Regulation, fraud, and risk

Because cloth was valuable, the trade attracted regulation. Guild rules, town officers, market customs, import duties, apprenticeship requirements, standard measures, quality marks, and later consumer laws could all shape what drapers sold and how they sold it. Some rules protected buyers from fraud. Others protected established shops from outside traders. In practice, cloth retail combined private trust with public oversight.

Fraud could be subtle. Cloth might be stretched before measuring, folded to hide flaws, weighted or dressed to feel better than it was, falsely named, dyed to cover weak fiber, or sold from a sample better than the delivered piece. A glossy finish could vanish after cleaning. A color could fail after the first wash. A buyer who lacked textile knowledge depended heavily on the draper's honesty.

Storage brought constant risk. Damp ruined linen, moths damaged wool, sunlight faded color, smoke marked pale goods, and careless hands crushed pile or left stains.

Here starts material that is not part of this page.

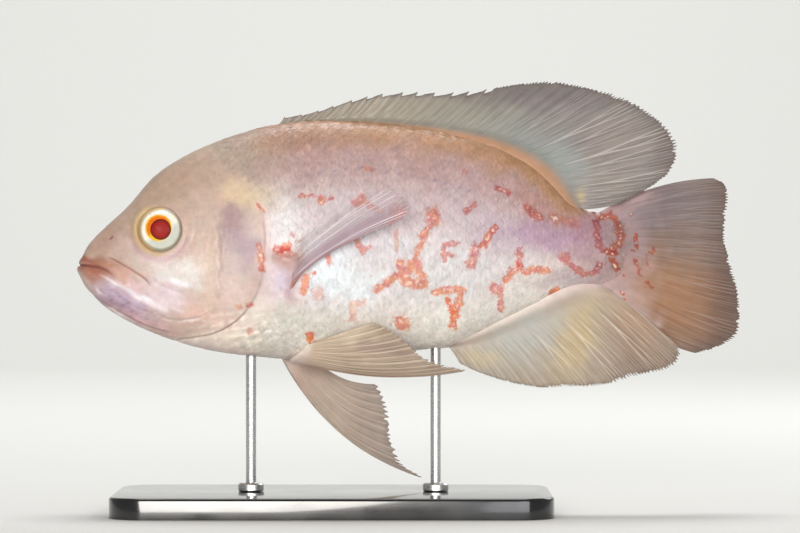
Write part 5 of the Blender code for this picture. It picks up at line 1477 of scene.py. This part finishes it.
def steelFinish():
    # Brushed stainless steel: soft streaks round the rod from fine grit, drawn coarse enough to show.
    material, add, shader = newMaterial("brushedSteel", {"Metallic": 1.0, "Anisotropic": 0.4})
    place = add("TexCoord", output="Object")
    squeezed = add("Mapping", {"Vector": place, "Scale": (300, 300, 5200)})
    grit = add("TexNoise", {"Vector": squeezed, "Scale": 1.0, "Detail": 3.0})
    colour = shadeBy(add, stand["steel"], grit, 0.88, 1.05)
    giveSurface(add, shader, colour, grit, 0.22, 0.38, grit, 0.00002)
    return material


def acrylicFinish():
    # Polished black acrylic: deep black, a clear gloss, hardly any wear.
    material, add, shader = newMaterial(
        "polishedAcrylic", {"Coat Weight": 0.6, "Coat Roughness": 0.05, "IOR": 1.49})
    place = add("TexCoord", output="Object")
    haze = add("TexNoise", {"Vector": place, "Scale": 60.0, "Detail": 4.0})
    drawn = add("Mapping", {"Vector": place, "Rotation": (0, 0, 0.4), "Scale": (60, 2600, 60)})
    scratch = add("TexNoise", {"Vector": drawn, "Scale": 1.0, "Detail": 2.0})
    colour = shadeBy(add, stand["acrylic"], haze, 0.8, 1.3)
    giveSurface(add, shader, colour, haze, 0.10, 0.20, scratch, 0.000003)
    return material


def makeStand():
    low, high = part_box("stand_base")
    plate = bmesh.new()
    bmesh.ops.create_cube(plate, size=1.0)
    bmesh.ops.scale(plate, vec=high - low, verts=plate.verts)
    bmesh.ops.translate(plate, vec=(low + high) / 2, verts=plate.verts)
    middle = (low.z + high.z) / 2
    upright = [e for e in plate.edges if abs(e.verts[0].co.z - e.verts[1].co.z) > 0.001]
    rounding = partial(bmesh.ops.bevel, plate, profile=0.5, affect="EDGES")
    rounding(geom=upright, offset=stand["plateCorner"], segments=16)
    rim = []  # where the top meets the sides
    for e in plate.edges:
        tilts = sorted(abs(f.normal.z) for f in e.link_faces)
        if all(v.co.z > middle for v in e.verts) and len(tilts) == 2 and tilts[0] < 0.1 and tilts[1] > 0.9:
            rim.append(e)
    rounding(geom=rim, offset=stand["plateEdge"], segments=5)
    mesh = bpy.data.meshes.new("stand_plate")
    plate.to_mesh(mesh)
    plate.free()
    mesh.shade_smooth()
    mesh.set_sharp_from_angle(angle=math.radians(30))
    addPiece("stand_plate", mesh, acrylicFinish(), "stand_base")
    steel = steelFinish()
    for node in ("stand_rod_front", "stand_rod_rear"):
        low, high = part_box(node)
        foot, x = low.z, (low.x + high.x) / 2
        r, c, h, f, bit = (
            stand[key] for key in ("rodRadius", "collarRadius", "collarHeight", "chamfer", "round"))
        top, sunk = high.z - foot + stand["intoFish"], -stand["intoPlate"]
        profile = [(0, top), (r - bit, top), (r, top - bit), (r, h + bit), (r + bit, h), (c - f, h)]
        profile += [(c, h - f), (c, f / 2), (c - f / 2, sunk), (0, sunk)]
        mesh = turned(node + "_turned", profile, 48)
        mesh.transform(Matrix.Translation((x, 0, foot)))
        mesh.set_sharp_from_angle(angle=math.radians(30))
        addPiece(node + "_turned", mesh, steel, node)


makeStand()
print("stand done")


# Floor and light

studio = {
    "floor": "#d8d8d5", "curveFrom": 2.0, "curveRadius": 0.9, "halfWidth": 4.5, "front": -4.5, "height": 3.2,
    "world": 0.30,
    "lights": (  # place, size, power in W, tint, and where it's aimed
        ("key", (-0.30, -1.75, 0.30), 0.7, 22.5, "#fffaf4", (-0.01, 0.0, 0.10)),
        ("fill", (0.55, -1.50, 0.06), 0.9, 9.0, "#f8f9ff", (-0.01, 0.0, 0.10)),
        ("top", (0.05, 0.20, 1.45), 1.1, 3.0, "#ffffff", (-0.01, 0.0, 0.10)),
        ("rim", (0.75, 0.85, 0.75), 0.6, 3.0, "#ffffff", (-0.01, 0.0, 0.10)),
        ("backdrop", (0.0, 1.0, 2.6), 1.6, 60.0, "#ffffff", (0.0, 2.4, 0.0)),
    ),
}


def makeStudio():
    angle = np.linspace(0, math.pi / 2, 25)
    bend, radius = studio["curveFrom"], studio["curveRadius"]
    ys = np.concatenate([[studio["front"], bend], bend + radius * np.sin(angle[1:]), [bend + radius]])
    zs = np.concatenate([[0, 0], radius * (1 - np.cos(angle[1:])), [studio["height"]]])
    points = [(x, y, z - 0.0002) for x in (-studio["halfWidth"], studio["halfWidth"]) for y, z in zip(ys, zs)]
    n = len(ys)
    mesh = meshFrom("paper_sweep", points, [(i, n + i, n + i + 1, i + 1) for i in range(n - 1)])
    # Matt seamless paper, its fibre drawn coarse enough to show.
    material, add, shader = newMaterial("seamlessPaper", {"Specular IOR Level": 0.2})
    place = add("TexCoord", output="Object")
    fibre = add("TexNoise", {"Vector": place, "Scale": 900.0, "Detail": 3.0})
    colour = shadeBy(add, studio["floor"], fibre, 0.985, 1.015)
    giveSurface(add, shader, colour, fibre, 0.80, 0.90, fibre, 0.00002)
    sweep = bpy.data.objects.new("paper_sweep", mesh)
    mesh.materials.append(material)
    bpy.context.scene.collection.objects.link(sweep)
    for name, place, size, power, tint, target in studio["lights"]:
        light = bpy.data.lights.new(name, "AREA")
        light.shape = "DISK"
        light.size = size
        light.energy = power
        light.color = toLinear(tint)
        lamp = bpy.data.objects.new(name, light)
        lamp.location = place
        lamp.rotation_euler = (Vector(target) - Vector(place)).to_track_quat("-Z", "Y").to_euler()
        bpy.context.scene.collection.objects.link(lamp)
    world = bpy.data.worlds.new("soft_room")
    world.use_nodes = True
    world.node_tree.nodes["Background"].inputs["Color"].default_value = (1, 1, 1, 1)
    world.node_tree.nodes["Background"].inputs["Strength"].default_value = studio["world"]
    bpy.context.scene.world = world
    bpy.context.scene.view_settings.view_transform = "Standard"


makeStudio()
print("studio done")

Fire threatened shops filled with dry, valuable stock. The draper's quiet daily discipline lay in keeping cloth clean, dry, sorted, folded, insured by memory, and ready to sell before fashion, weather, or damage reduced its value.

Change over time

The draper's trade changed with global textile trade, cotton printing, industrial spinning and weaving, synthetic dyes, sewing machines, department stores, mail order catalogs, ready-made clothing, factory packaging, fixed prices, and branded fabric. Goods that had once been rare or locally variable became standardized, cheaper, and more widely advertised. Customers increasingly expected labels, samples, return policies, and predictable measures.

Industrial change did not end the need for cloth judgment. It changed where that judgment sat. Some drapers became dry goods merchants, department-store departments, wholesale suppliers, furnishing shops, fabric shops, or clothing retailers. Others specialized in linens, woolens, mourning goods, household textiles, dress fabrics, or trade supply. Ready-made clothing reduced some yardage sales, but curtains, bedding, uniforms, repairs, dressmaking, and home sewing kept cloth retail alive.

The draper remains important in daily life history because the profession shows how households turned textile production into daily comfort and public appearance. Behind a measured length of cloth stood credit, trust, touch, storage, fashion, repair, and calculation. The draper helped people clothe bodies, cover beds, furnish rooms, mark life events, and stretch scarce resources through fabric that had to serve both practical and social needs.